In questa direzione la dialettica interno/esterno continuamente evidenziata dal Karabache montatore trova un potenziale approdo proprio nell'abolizione della distinzione medesima: peccato che, come nel caso del montaggio alternato in cui vittima e aggressore - in un mondo (diegetico e filmico) fin da subito connotato in chiave distopica - si confondono, il Karabache regista e co-sceneggiatore non abbia il coraggio e/o la lucidità di appropriarsi radicalmente di queste suggestioni.

 

 

[Un frame da Zaman Dark]

 

 

Tutte le altre indicazioni risultano invece scarsamente comprensibili: la carne al fuoco vorrebbe essere parecchia, ma l'ellitticità insostenibile e l'eccessivo calligrafismo rivelano invero, nella mancanza di coesione, come Zaman Dark sia, al più, inutilmente un lungometraggio.

 

Non si tratta di rendere protagonista l'incoerenza o l'onirismo, né - dal punto di vista estetico - di aspettare Godot, né di aspettare Godot senza Godot: queste sarebbero sovrainterpretazioni tanto raffinate quanto ingenue, cieche nei confronti sia dei numerosi indizi contrari presenti nel film sia della sacca discorsiva (paratestuale) che lo accompagna, che ne condiziona la visione.

 

Il paradosso, peraltro, è che il film si affida inequivocabilmente alle immagini: le parole pronunciate sono pochissime, per di più attraverso stratagemmi abbastanza furbi (come furbe sono le provocazioni poco giustificate, specie sul fronte sessuale), eppure la discorsività strettamente formale, astraendo, non tiene. 
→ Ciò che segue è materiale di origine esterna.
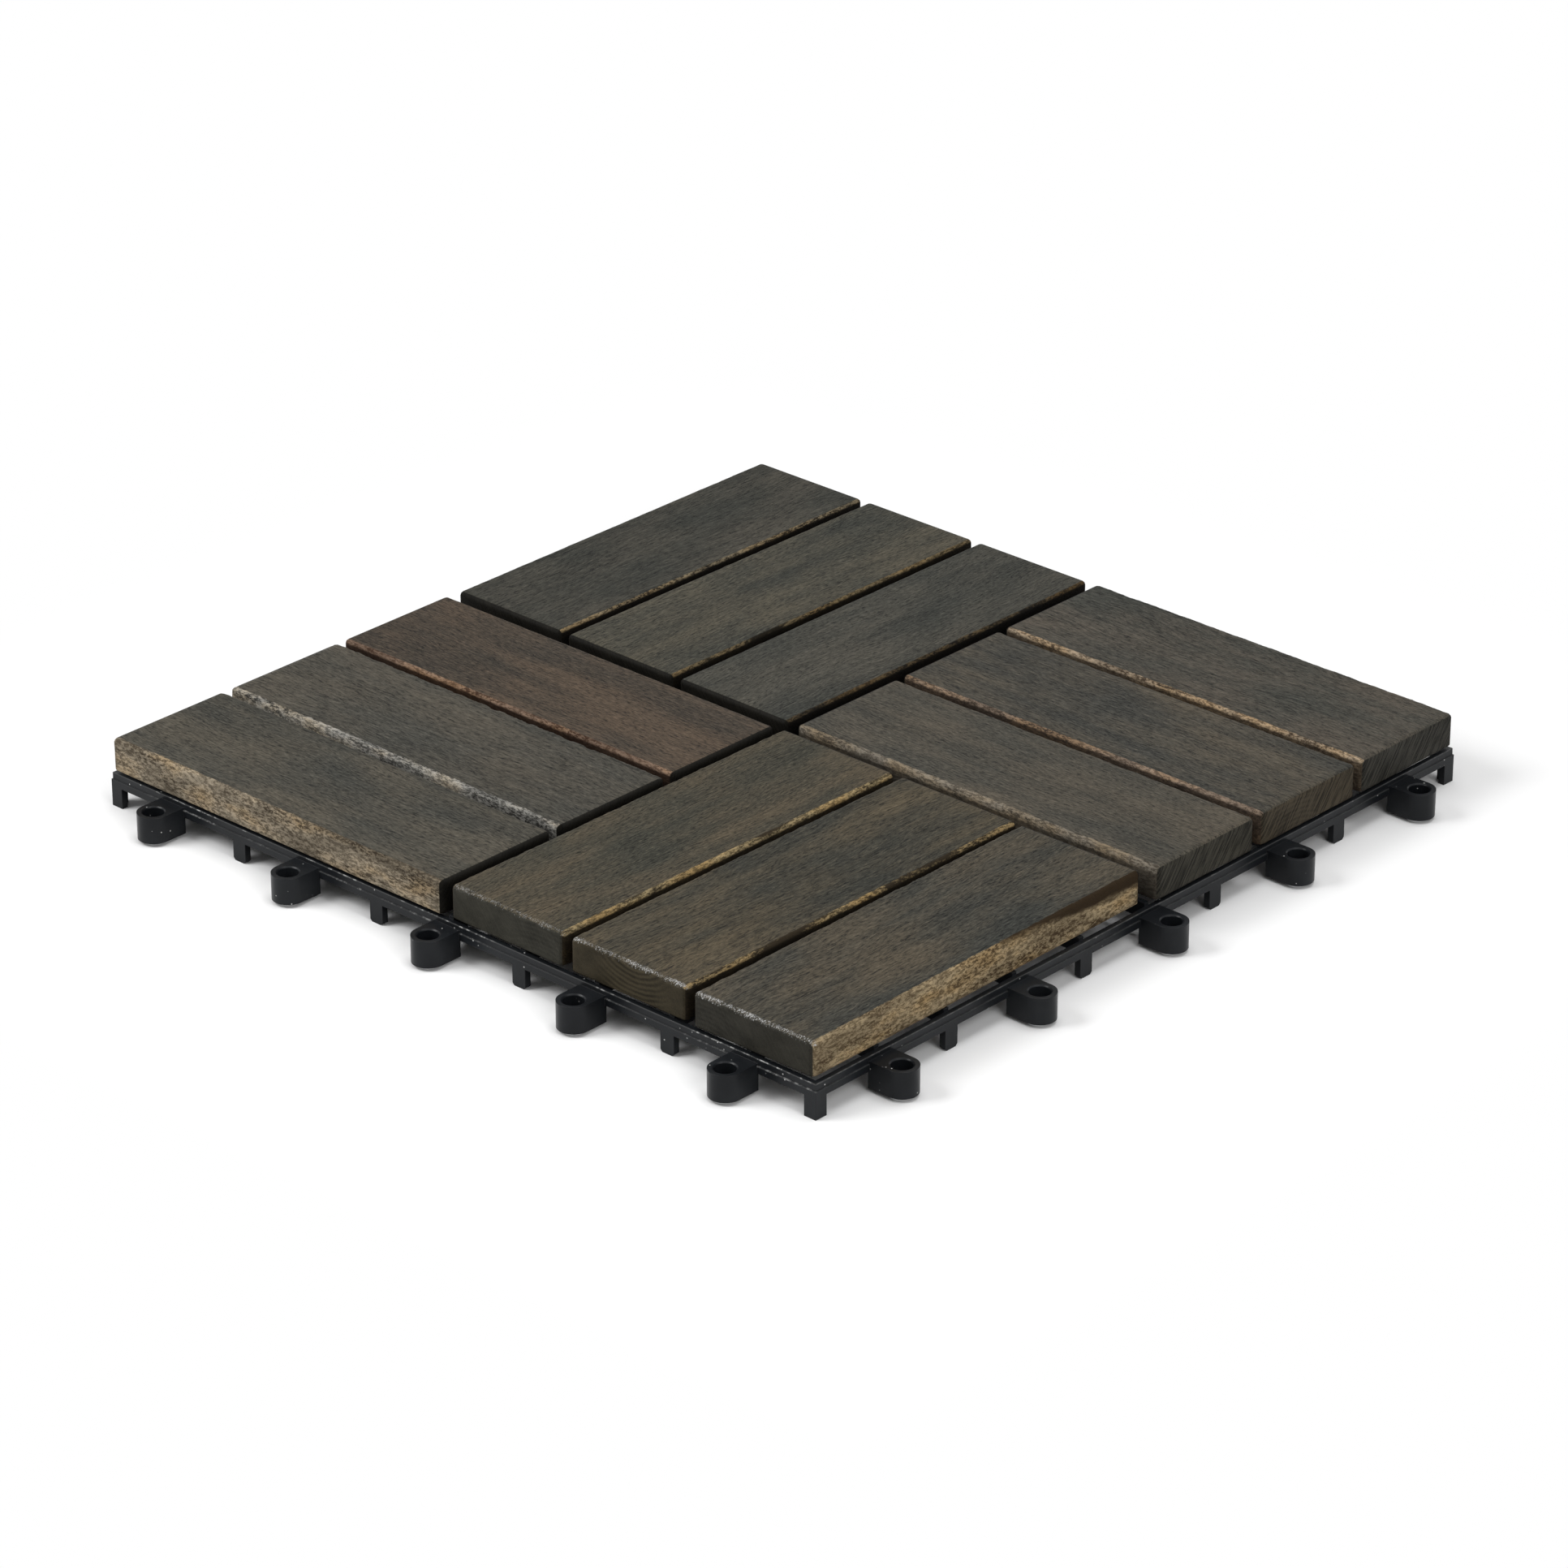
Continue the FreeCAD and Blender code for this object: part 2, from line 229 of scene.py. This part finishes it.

Gli interventi musicali rendono lampante, ad esempio, come tra ambizione e suoi frutti la spaccatura sia incolmabile.

 

Per certi versi, Zaman Dark è a mio avviso un esempio da manuale di come lo sperimentalismo, che per sua natura si espone scopertamente alla fallibilità, non possa (auto)assolvere da qualsiasi fallimento in nome, appunto, di quell'oscurità che avvolge i sentieri sperduti.